- [Material for this task]:

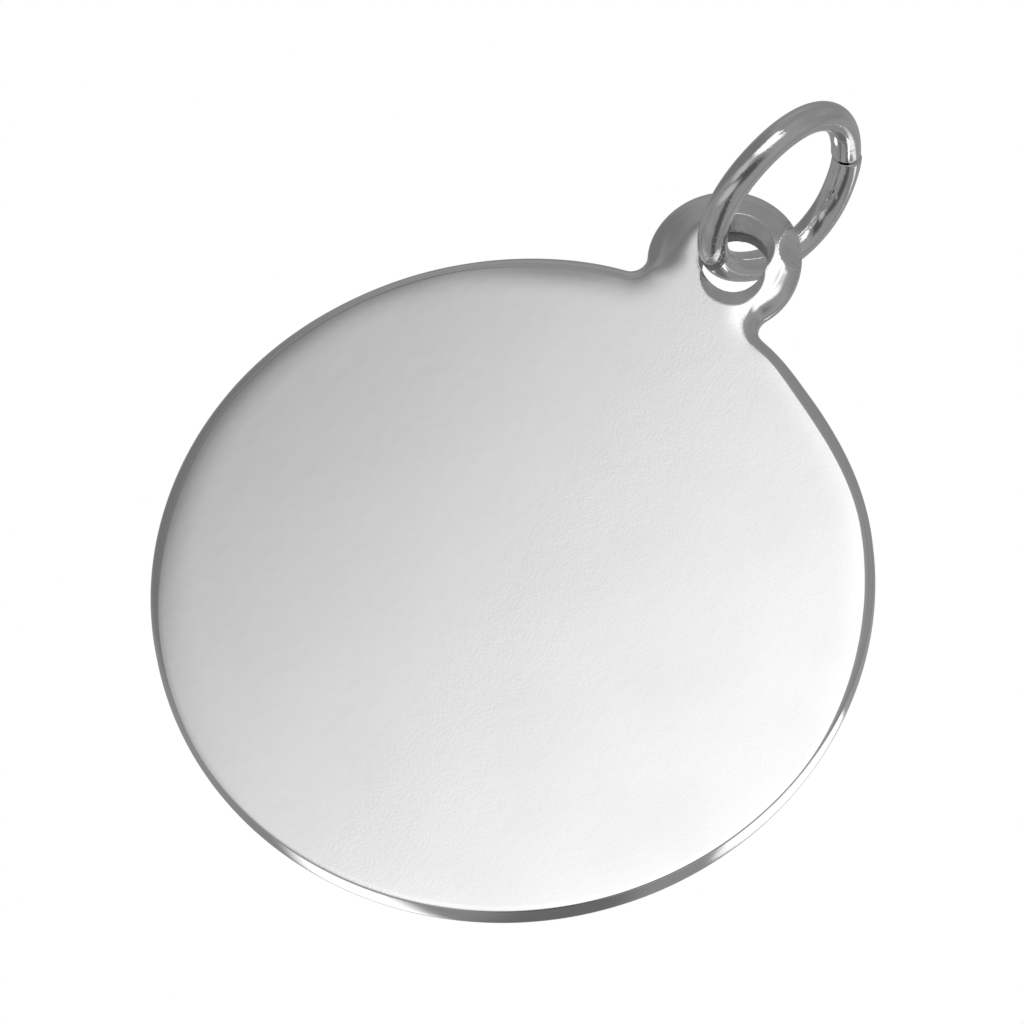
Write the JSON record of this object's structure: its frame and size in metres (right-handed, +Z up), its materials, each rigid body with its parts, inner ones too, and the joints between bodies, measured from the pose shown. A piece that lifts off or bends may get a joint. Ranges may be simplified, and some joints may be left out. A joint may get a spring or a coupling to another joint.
{
  "type": "disc pendant",
  "caption": "Plain polished round disc pendant with a drilled ear on its rim, hanging from a cut jump ring of round wire.",
  "frame": {"origin": "top of the jump ring's opening, where a chain or a bail carries the pendant", "axes": "+Z up, the disc hangs below the origin; the disc's face looks along -Y; +X runs to the right across the face"},
  "size_m": [0.019, 0.0056, 0.0253],
  "materials": {
    "disc_silver": "polished sterling silver sheet with a faint grain and fine handling marks",
    "ring_silver": "mirror polished sterling silver wire"
  },
  "bodies": {
    "ring": {"jump_ring": "ring_silver"},
    "disc": {"disc_with_ear": "disc_silver"}
  },
  "joints": [
    {"name": "disc_swing", "type": "hinge", "parent": "ring", "child": "disc", "pos_m": [-0.00058, 0.00091, -0.00406], "axis": [0, 1, 0], "range_deg": [-103, 120]}
  ]
}
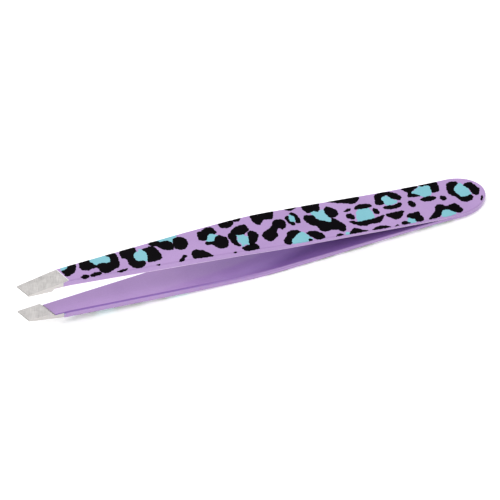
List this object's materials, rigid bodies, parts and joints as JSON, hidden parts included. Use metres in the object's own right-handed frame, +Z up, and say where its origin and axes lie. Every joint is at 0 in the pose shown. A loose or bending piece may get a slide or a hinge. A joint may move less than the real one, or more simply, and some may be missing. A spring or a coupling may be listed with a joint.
{
  "type": "slant tweezers",
  "caption": "Spring tweezers with slanted ground tips: two tapered blades welded at the tail, enamelled, with a spotted print.",
  "frame": {"origin": "centre of the footprint, on the table the tweezers lie on: they rest on the lower blade's bend and on the tail's edge", "axes": "+X from the tips to the welded tail, +Y across the blades towards the longer corner of the slanted tips, +Z up from the table"},
  "size_m": [0.0952, 0.0102, 0.0115],
  "materials": {
    "steel": "satin, ground across the tips",
    "weld_steel": "fused, inside the joint",
    "enamel": "satin lavender enamel",
    "printed_ink": "printed black and teal spots"
  },
  "bodies": {
    "heel": {"upper_blade_heel": "steel", "lower_blade_heel": "steel", "weld_nuggets": "weld_steel", "heel_enamel": "enamel", "upper_heel_print": "printed_ink", "lower_heel_print": "printed_ink"},
    "upper_arm": {"upper_blade": "steel", "upper_enamel": "enamel", "upper_print": "printed_ink"},
    "lower_arm": {"lower_blade": "steel", "lower_enamel": "enamel", "lower_print": "printed_ink"}
  },
  "joints": [
    {"name": "upper_arm_flex", "type": "hinge", "parent": "heel", "child": "upper_arm", "pos_m": [0.02063, 0, 0.00406], "axis": [0, -1, 0], "range_deg": [0, 2.63], "stiffness_Nm_per_rad": 2.3},
    {"name": "lower_arm_flex", "type": "hinge", "parent": "heel", "child": "lower_arm", "pos_m": [0.02041, 0, 0.00088], "axis": [0, 1, 0], "range_deg": [0, 2.63], "stiffness_Nm_per_rad": 2.3}
  ],
  "couplings": [
    {"joint": "lower_arm_flex", "follows": "upper_arm_flex", "ratio": 1}
  ]
}
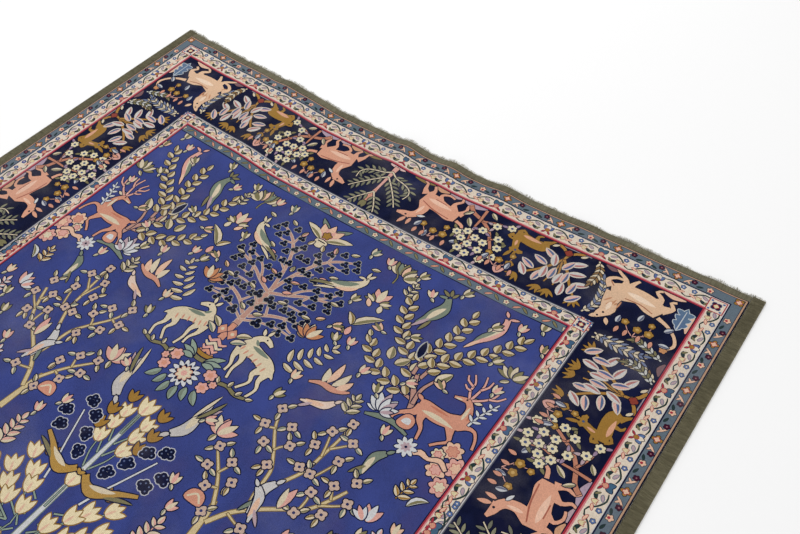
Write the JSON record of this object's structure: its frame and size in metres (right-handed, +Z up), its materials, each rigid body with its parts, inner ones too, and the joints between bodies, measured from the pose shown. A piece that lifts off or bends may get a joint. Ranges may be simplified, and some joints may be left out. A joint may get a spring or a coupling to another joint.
{
  "type": "persian rug",
  "caption": "Hand-knotted wool room rug lying flat, with a garden of trees, birds and deer, overcast sides, woven ends and a short worn fringe.",
  "frame": {"origin": "under the middle of the rug, on the floor", "axes": "+Z up off the floor, +Y along the rug towards the rippled end, +X across the rug"},
  "size_m": [2, 2.9996, 0.0187],
  "materials": {
    "wool_pile": "knotted wool pile, violet-blue and navy with many dyed colours",
    "web_wool": "flat-woven olive-grey wool",
    "binding_wool": "overcast olive-grey wool yarn",
    "warp_ends": "worn, frayed warp ends"
  },
  "bodies": {
    "root": {"pile_body": "wool_pile", "end_web_top": "web_wool", "end_web_bottom": "web_wool", "binding_left": "binding_wool", "binding_right": "binding_wool", "fringe_top": "warp_ends", "fringe_bottom": "warp_ends"}
  },
  "joints": []
}
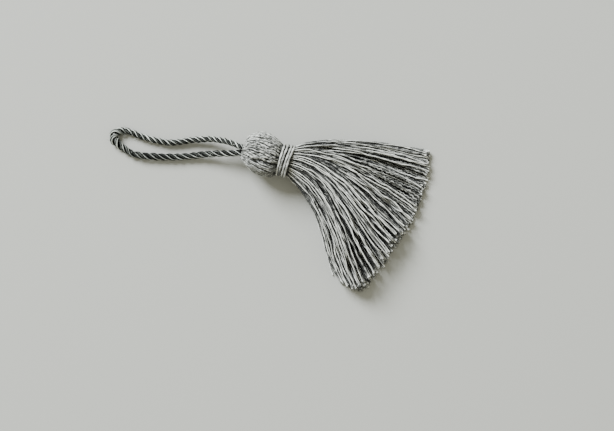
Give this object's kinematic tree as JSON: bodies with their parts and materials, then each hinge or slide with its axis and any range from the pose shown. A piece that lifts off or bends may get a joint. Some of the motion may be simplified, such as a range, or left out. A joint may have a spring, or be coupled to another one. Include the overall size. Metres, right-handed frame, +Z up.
{
  "type": "tassel",
  "caption": "Small hanging tassel lying on its side: twisted cord loop, plump yarn head, yarn-bound neck and a cut yarn skirt fanned out to one side.",
  "frame": {"origin": "on the surface that the tassel lies on, at the small flat under the widest part of the head", "axes": "+X along the head's axis from the cord loop to the skirt, +Z up from the surface"},
  "size_m": [0.1128, 0.0532, 0.0151],
  "materials": {
    "yarn": "silver grey two-ply yarn with a soft matt surface",
    "cord": "dark grey three-strand twisted cord, matt"
  },
  "bodies": {
    "root": {"yarn_bundle": "yarn", "neck_binding": "yarn", "hanging_loop": "cord"}
  },
  "joints": []
}
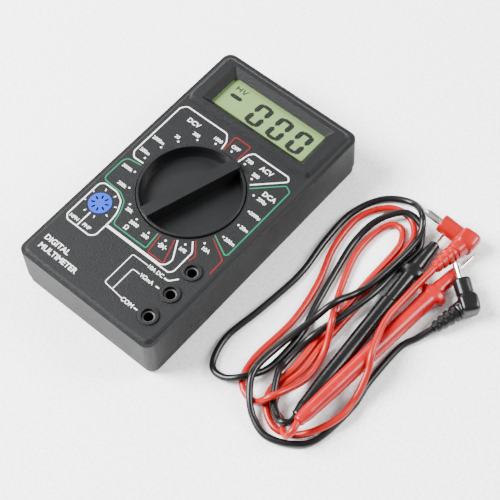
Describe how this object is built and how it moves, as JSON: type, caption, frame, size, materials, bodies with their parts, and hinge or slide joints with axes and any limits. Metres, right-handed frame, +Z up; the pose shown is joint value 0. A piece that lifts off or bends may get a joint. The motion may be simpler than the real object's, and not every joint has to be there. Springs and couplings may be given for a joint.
{
  "type": "digital multimeter",
  "caption": "Dark pocket digital multimeter with a display, range dial and sockets, and its black and red test leads.",
  "frame": {"origin": "on the table under the dial axis, the middle of the case's footprint", "axes": "+X to the right of the printed face, +Y towards the display, +Z up out of the face"},
  "size_m": [0.1504, 0.1279, 0.027],
  "materials": {
    "case_plastic": "fine spark-eroded texture",
    "dial_plastic": "satin, finely textured",
    "blue_plastic": "satin",
    "light_plastic": "satin",
    "clear_window": "polished clear",
    "display_glass": "green-grey reflective display",
    "elastomer": "striped elastomer",
    "board_laminate": "solder mask",
    "gold_plate": "plated",
    "plated_steel": "nickel plated",
    "zinc_steel": "zinc plated",
    "socket_metal": "dull nickel",
    "resin_black": "potting resin",
    "film_green": "dipped",
    "resistor_body": "lacquered",
    "battery_jacket": "printed steel jacket",
    "black_cord_jacket": "soft satin vinyl",
    "red_cord_jacket": "soft satin vinyl",
    "black_handle": "satin moulding",
    "red_handle": "satin moulding"
  },
  "bodies": {
    "meter": {"front_shell": "case_plastic", "rear_cover": "case_plastic", "case_screws": "zinc_steel", "display_window": "clear_window", "display_glass": "display_glass", "display_frame": "light_plastic", "display_connector": "elastomer", "circuit_board": "board_laminate", "switch_tracks": "gold_plate", "board_screws": "zinc_steel", "socket_10a": "socket_metal", "socket_volt_ohm": "socket_metal", "socket_common": "socket_metal", "transistor_socket": "blue_plastic", "transistor_contacts": "gold_plate", "meter_chip": "resin_black", "trimmer": "light_plastic", "trimmer_rotor": "gold_plate", "electrolytic_capacitor": "resin_black", "film_capacitors": "film_green", "resistors": "resistor_body", "diodes": "resin_black", "component_leads": "zinc_steel", "shunt_wire": "gold_plate", "fuse_tube": "clear_window", "fuse_caps": "plated_steel", "fuse_wire": "zinc_steel", "fuse_clips": "plated_steel", "battery": "battery_jacket", "battery_terminals": "plated_steel", "battery_snap": "resin_black", "battery_wire_red": "red_cord_jacket", "battery_wire_black": "black_cord_jacket"},
    "dial": {"range_dial": "dial_plastic", "dial_wipers": "gold_plate", "detent_balls": "plated_steel", "detent_springs": "zinc_steel"},
    "test_leads": {"black_cord": "black_cord_jacket", "black_plug": "black_cord_jacket", "black_plug_pin": "plated_steel", "black_strain_relief": "black_cord_jacket", "black_probe": "black_handle", "black_probe_needle": "plated_steel", "red_cord": "red_cord_jacket", "red_plug": "red_cord_jacket", "red_plug_pin": "plated_steel", "red_strain_relief": "red_cord_jacket", "red_probe": "red_handle", "red_probe_needle": "plated_steel"}
  },
  "joints": [
    {"name": "dial_turn", "type": "hinge", "parent": "meter", "child": "dial", "pos_m": [0, 0, 0.02], "axis": [0, 0, 1], "continuous": true},
    {"name": "leads_lift", "type": "slide", "parent": "meter", "child": "test_leads", "axis": [0, 0, 1], "range_m": [0, 0.12]}
  ]
}
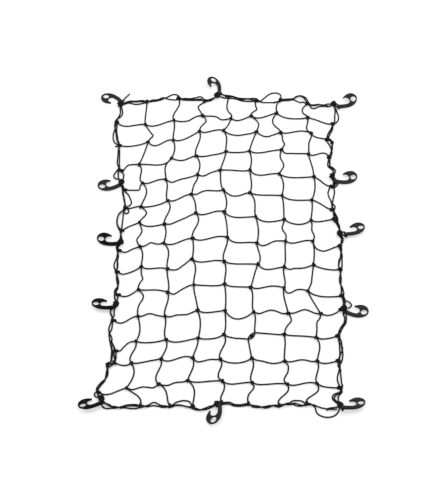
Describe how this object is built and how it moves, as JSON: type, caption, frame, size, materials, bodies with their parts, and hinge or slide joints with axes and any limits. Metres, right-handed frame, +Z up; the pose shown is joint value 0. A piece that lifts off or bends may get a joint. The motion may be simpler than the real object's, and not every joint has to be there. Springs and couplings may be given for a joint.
{
  "type": "cargo net",
  "caption": "Stretch cargo net laid flat: knotted elastic mesh, doubled border cord with loose loops and stopper knots, and moulded eye hooks round the edge.",
  "frame": {"origin": "middle of the whole net's box on the surface it lies on, hooks included", "axes": "+X to the right across the net's short way, +Y away from the reader along its long way, +Z up out of the surface"},
  "size_m": [0.69, 1.0888, 0.012],
  "materials": {
    "mesh_cord": "black braided sheath over elastic, matt",
    "border_cord": "black braided sheath over elastic, matt",
    "hook_plastic": "black moulded plastic, satin"
  },
  "bodies": {
    "root": {"net_mesh": "mesh_cord", "border_cord": "border_cord", "hook_01": "hook_plastic", "hook_02": "hook_plastic", "hook_03": "hook_plastic", "hook_04": "hook_plastic", "hook_05": "hook_plastic", "hook_06": "hook_plastic", "hook_07": "hook_plastic", "hook_08": "hook_plastic", "hook_09": "hook_plastic", "hook_10": "hook_plastic", "hook_11": "hook_plastic", "hook_12": "hook_plastic"}
  },
  "joints": []
}
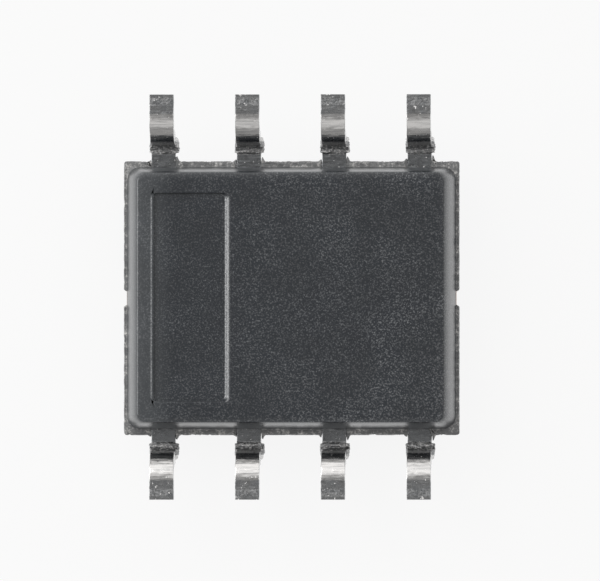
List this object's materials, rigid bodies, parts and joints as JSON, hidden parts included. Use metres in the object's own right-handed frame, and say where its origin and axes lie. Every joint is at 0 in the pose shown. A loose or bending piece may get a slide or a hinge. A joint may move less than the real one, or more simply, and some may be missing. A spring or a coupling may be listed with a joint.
{
  "type": "operational amplifier chip",
  "caption": "Operational amplifier chip in a small plastic package with gull-wing leads, lying on its back.",
  "frame": {"origin": "centre of the package's top face, which the chip lies on", "axes": "+Z out of the package's underside, on the side the feet stand out to; +X along the rows of leads, away from the end with the moulded recess; +Y across the rows, towards leads 1 to 4. Turn it 180 degrees about X to stand it on a board"},
  "size_m": [0.005, 0.006, 0.0016],
  "materials": {
    "epoxy_moulding": "matt, fine-grained from a spark-eroded mould",
    "tin_plate": "satin tin plate on copper alloy",
    "copper_alloy": "bare, cut and etched",
    "silver_epoxy": "cured silver-filled adhesive",
    "silicon": "polished and sawn",
    "gold": "drawn wire"
  },
  "bodies": {
    "root": {"moulded_body": "epoxy_moulding", "lead_1": "tin_plate", "lead_2": "tin_plate", "lead_3": "tin_plate", "lead_4": "tin_plate", "lead_5": "tin_plate", "lead_6": "tin_plate", "lead_7": "tin_plate", "lead_8": "tin_plate", "die_paddle": "copper_alloy", "die_attach_film": "silver_epoxy", "silicon_die": "silicon", "bond_wire_1": "gold", "bond_wire_2": "gold", "bond_wire_3": "gold", "bond_wire_4": "gold", "bond_wire_5": "gold", "bond_wire_6": "gold", "bond_wire_7": "gold", "bond_wire_8": "gold"}
  },
  "joints": []
}
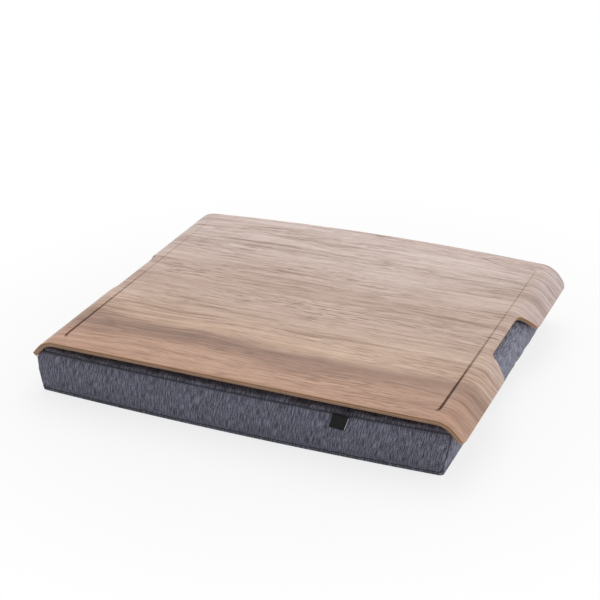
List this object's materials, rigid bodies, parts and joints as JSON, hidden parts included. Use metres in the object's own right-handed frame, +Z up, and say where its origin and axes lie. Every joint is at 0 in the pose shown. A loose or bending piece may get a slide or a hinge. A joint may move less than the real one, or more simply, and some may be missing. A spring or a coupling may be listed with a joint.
{
  "type": "cushioned lap tray",
  "caption": "Lap tray of bent walnut plywood with a hand notch in each lip, held by hook-and-loop on a bead-filled fabric box cushion with a zip.",
  "frame": {"origin": "on the surface that the cushion rests on, under the middle of the tray", "axes": "+X to the user's right along the tray's long side, +Y away from the user, +Z up"},
  "size_m": [0.4582, 0.3659, 0.06],
  "materials": {
    "walnut_veneer": "matte",
    "cross_ply": "matte",
    "core_wood": "matte",
    "cover_fabric": "matte",
    "seam_thread": "matte",
    "bag_cloth": "matte",
    "beads": "matte",
    "fastener_tape": "matte",
    "tag_ribbon": "satin",
    "zip_tape": "matte",
    "zip_teeth": "satin",
    "zip_metal": "satin"
  },
  "bodies": {
    "cushion": {"cover_top_panel": "cover_fabric", "cover_bottom_panel": "cover_fabric", "cover_front_panel": "cover_fabric", "cover_left_panel": "cover_fabric", "cover_right_panel": "cover_fabric", "cover_rear_panel_upper": "cover_fabric", "cover_rear_panel_lower": "cover_fabric", "upper_seam": "seam_thread", "lower_seam": "seam_thread", "corner_seams": "seam_thread", "inner_bag": "bag_cloth", "bead_filling": "beads", "loop_strips": "fastener_tape", "woven_tag": "tag_ribbon", "zip_tape_upper": "zip_tape", "zip_tape_lower": "zip_tape", "zip_chain_upper": "zip_teeth", "zip_chain_lower": "zip_teeth", "zip_top_stops": "zip_metal", "zip_bottom_stop": "zip_metal"},
    "tray": {"face_veneer": "walnut_veneer", "upper_cross_ply": "cross_ply", "core_ply": "core_wood", "lower_cross_ply": "cross_ply", "backing_veneer": "walnut_veneer", "hook_strips": "fastener_tape"},
    "slider": {"zip_slider": "zip_metal"},
    "puller": {"zip_puller": "zip_metal"}
  },
  "joints": [
    {"name": "tray_lift", "type": "slide", "parent": "cushion", "child": "tray", "axis": [0, 0, 1], "range_m": [0, 0.12]},
    {"name": "zip_slide", "type": "slide", "parent": "cushion", "child": "slider", "axis": [-1, 0, 0], "range_m": [0, 0.27]},
    {"name": "puller_swing", "type": "hinge", "parent": "slider", "child": "puller", "pos_m": [0.135, 0.16432, 0.0239], "axis": [0, 0, -1], "range_deg": [0, 170]}
  ]
}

- [What to work on]:
Scan the records for the string "included". Copy each line in which it appears.

- [Task solution]:
List this object's materials, rigid bodies, parts and joints as JSON, hidden parts included. Use metres in the object's own right-handed frame, +Z up, and say where its origin and axes lie. Every joint is at 0 in the pose shown. A loose or bending piece may get a slide or a hinge. A joint may move less than the real one, or more simply, and some may be missing. A spring or a coupling may be listed with a joint.
  "frame": {"origin": "middle of the whole net's box on the surface it lies on, hooks included", "axes": "+X to the right across the net's short way, +Y away from the reader along its long way, +Z up out of the surface"},
List this object's materials, rigid bodies, parts and joints as JSON, hidden parts included. Use metres in the object's own right-handed frame, and say where its origin and axes lie. Every joint is at 0 in the pose shown. A loose or bending piece may get a slide or a hinge. A joint may move less than the real one, or more simply, and some may be missing. A spring or a coupling may be listed with a joint.
List this object's materials, rigid bodies, parts and joints as JSON, hidden parts included. Use metres in the object's own right-handed frame, +Z up, and say where its origin and axes lie. Every joint is at 0 in the pose shown. A loose or bending piece may get a slide or a hinge. A joint may move less than the real one, or more simply, and some may be missing. A spring or a coupling may be listed with a joint.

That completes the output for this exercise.